Martin Finucane, the brother of one of the eight victims named in Nelson's journal, Belfast human rights solicitor Pat Finucane, questioned why the evidence was kept secret and wasn't acted upon for such a long period of time.

"It is clear to our family and the families of a lot of other people who were killed in controversial circumstances that the state's hands are not and never have been clean," he said.


Flanagan bows out


One of those who might have a case to answer is Ronnie Flanagan, who made a formal announcement this week of his incipient resignation as RUC Chief Constable.

This follows a number of senior RUC figures leaving the force - pocketing massive severance payments and retirement packages in the process.

Flanagan, the son of a north Belfast shipyard worker, joined the RUC in 1970 and became Chief Constable in 1996.

Taoiseach Bertie Ahern paid tribute to Flanagan on Friday, saying that he had done "immense work" during what he termed the recent "difficult and painful transition" of the RUC. Ahern omitted to mention the 'difficulty and pain' endured by those who have had to put up with the RUC for the past 80 years of partition.

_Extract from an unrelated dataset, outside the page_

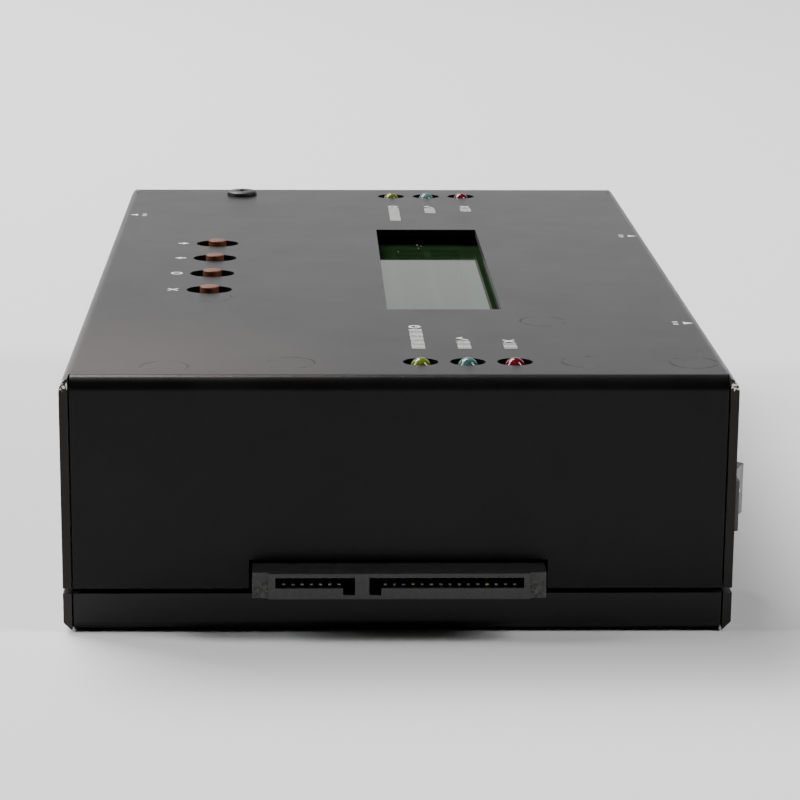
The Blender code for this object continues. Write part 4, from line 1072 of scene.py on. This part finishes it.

Mandy heralds Taoiseach Adams


Not to labour the theme of retired human rights abusers and their apologists, but Peter Mandelson made his most positive contribution yet to the peace process this week, choosing the unlikely pages of the January issue of GQ magazine.

The former direct ruler, in an exposition of British policy in Ireland, said that Britain has "no stomach or will" to fight the IRA and that Gerry Adams will probably live to see a united Ireland.

Mandelson even goes as far as saying that he believes Adams will end up as a minister in the government of the 26 Counties and could even become head of state of a united Ireland.

Madelson says that "British policy is to negotiate with the IRA through its political wing rather than defeat it.

"Physical force republicanism has been put to one side (although not the means of resuming it, if the threat needs to be spelled out)" he warns. "But political republicanism has received a huge shot in the arm from the media orchestration of the IRA's gesture of disposing of an amount of its arms."